• **Dataset entries**
···
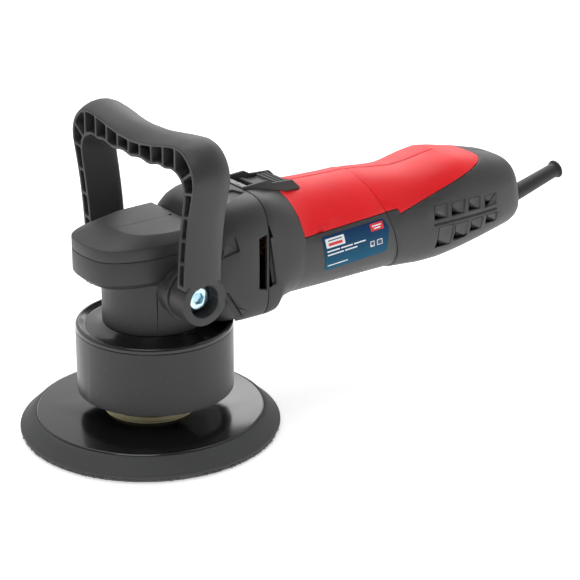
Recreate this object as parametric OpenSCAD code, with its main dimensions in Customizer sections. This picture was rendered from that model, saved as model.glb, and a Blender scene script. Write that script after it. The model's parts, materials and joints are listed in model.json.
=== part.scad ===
// Random-orbital (dual action) polisher with a D-shaped front handle.
// Frame: the spindle axis is X = 0, Y = 0, the pad's working face is Z = 0,
// the motor and the rear grip run towards +X.

/* [Pad] */
// Diameter of the backing pad
pad_d = 150; // [125:1:160]
// Height of the pad's rigid top plate above the working face
pad_plate_z = 12.3; // [11.5:0.1:13]
// Distance from the spindle axis to the pad axis (half the orbit)
orbit_r = 4; // [2:0.5:4]
// Diameter of the rigid top plate
plate_d = 131; // [110:1:132]

/* [Shroud] */
// Outer diameter of the round guard
shroud_d = 90; // [88:1:94]
// Lower edge of the guard
shroud_z0 = 24.3; // [23:0.1:26]
// Seam between the skirt and the cap of the guard
shroud_z1 = 61.5; // [60:0.1:62]
// Top of the guard's rounded lip
shroud_z2 = 65; // [64:0.1:66]

/* [Gear head] */
// Diameter of the neck
neck_d = 59; // [57:1:60]
// Height of the motor axis
axis_z = 94.5; // [94:0.1:95]
// Lower edge of the head
head_z0 = 96.5; // [95:0.5:98]
// Parting line between the case and its cap
head_z1 = 113; // [112:0.5:114]
// Ridge where the bevel of the cap begins
head_z2 = 120; // [118:0.5:121]
// Flat top of the cap
head_z3 = 124.7; // [124:0.1:126]

/* [Motor housing] */
// Outer diameter of the round motor housing
tube_d = 66; // [65:1:67]
// Half width of the box-shaped front housing
box_w = 35.5; // [34:0.5:36]
// Top of the front housing
box_top = 134; // [133:0.5:135]
// Underside of the front housing
box_bottom = 61; // [60:0.5:62]
// Front end of the front housing
box_x0 = 16; // [14:0.5:18]
// Seam between front housing and motor housing
box_x1 = 55; // [54:0.5:56]
// Where the sides of the housing become round
tube_x0 = 84; // [83:1:86]
// Wall thickness of the moulded shells
wall = 2.6; // [2.2:0.1:3]
// Thickness of the two red covers
cover_t = 2.3; // [2:0.1:2.5]
// Open seam between neighbouring shells
seam = 0.35; // [0.2:0.05:0.5]

/* [Rear grip] */
// Foot of the slanted seam between motor housing and grip
seam_x0 = 162; // [160:1:164]
// Head of the slanted seam
seam_x1 = 137; // [135:1:139]
// Rear end of the grip
grip_x1 = 264; // [262:1:266]
// Rear edge of the rear cover
cover_x1 = 236; // [234:1:237]

/* [D handle] */
// Pivot of the handle, X
pivot_x = -0.9; // [-1.5:0.1:0]
// Pivot of the handle, Z
pivot_z = 91.8; // [91:0.1:92.5]
// Front face of the handle
handle_x0 = -13.1; // [-14:0.1:-12]
// Back face of the handle
handle_x1 = 11.5; // [10:0.1:12.5]
// Outer face of the handle's round feet, from the mid plane
foot_y = 51.7; // [51:0.1:53]
// Radius of the round feet
foot_r = 14; // [13:0.5:14]

/* [Gears] */
// Teeth on the pinion
pinion_n = 10; // [10:1:10]
// Teeth on the bevel gear
gear_n = 30; // [30:10:30]
// Pitch radius of the bevel gear at its outer edge
gear_r = 21; // [21:0.5:21]

/* [Cord guard] */
// Bore radius of the cord guard
guard_bore_r = 3.7; // [3:0.1:4]
// Length of the guard outside the grip
guard_len = 56; // [50:1:60]
// Upward slant of the guard, degrees
guard_tilt = 14.5; // [10:0.5:16]

/* [Hidden] */

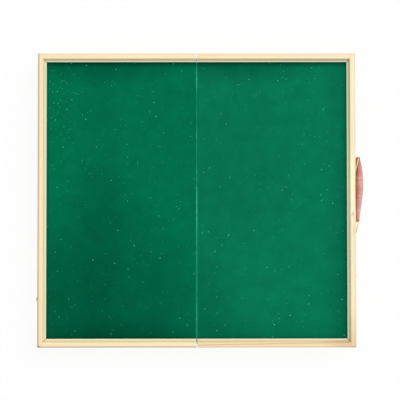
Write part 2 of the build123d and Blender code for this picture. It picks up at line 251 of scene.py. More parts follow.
innerWood = {
    **railWood,
    "pale": (0.68, 0.50, 0.30),
    "late": (0.46, 0.27, 0.12),
    "end": (0.42, 0.27, 0.14),
    "pith": (-0.09, 0.12, 0.13),
    "ringGap": 5.5 * mm,
    "ringStrength": 0.5,
    "bands": 0.3,
    "fibre": 0.3,
    "tone": 0.2,
    "rough": 0.72,
    "grainHeight": 0.25 * mm,
    "edge": 0.8 * mm,
    "side": (1.0, 1.0, 1.0),
    "places": (),
    "marks": (),
}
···
Retype exactly the lines from the one containing "Write part 2" through the last line of the records above, including both.

Write part 2 of the build123d and Blender code for this picture. It picks up at line 251 of scene.py. More parts follow.
innerWood = {
    **railWood,
    "pale": (0.68, 0.50, 0.30),
    "late": (0.46, 0.27, 0.12),
    "end": (0.42, 0.27, 0.14),
    "pith": (-0.09, 0.12, 0.13),
    "ringGap": 5.5 * mm,
    "ringStrength": 0.5,
    "bands": 0.3,
    "fibre": 0.3,
    "tone": 0.2,
    "rough": 0.72,
    "grainHeight": 0.25 * mm,
    "edge": 0.8 * mm,
    "side": (1.0, 1.0, 1.0),
    "places": (),
    "marks": (),
}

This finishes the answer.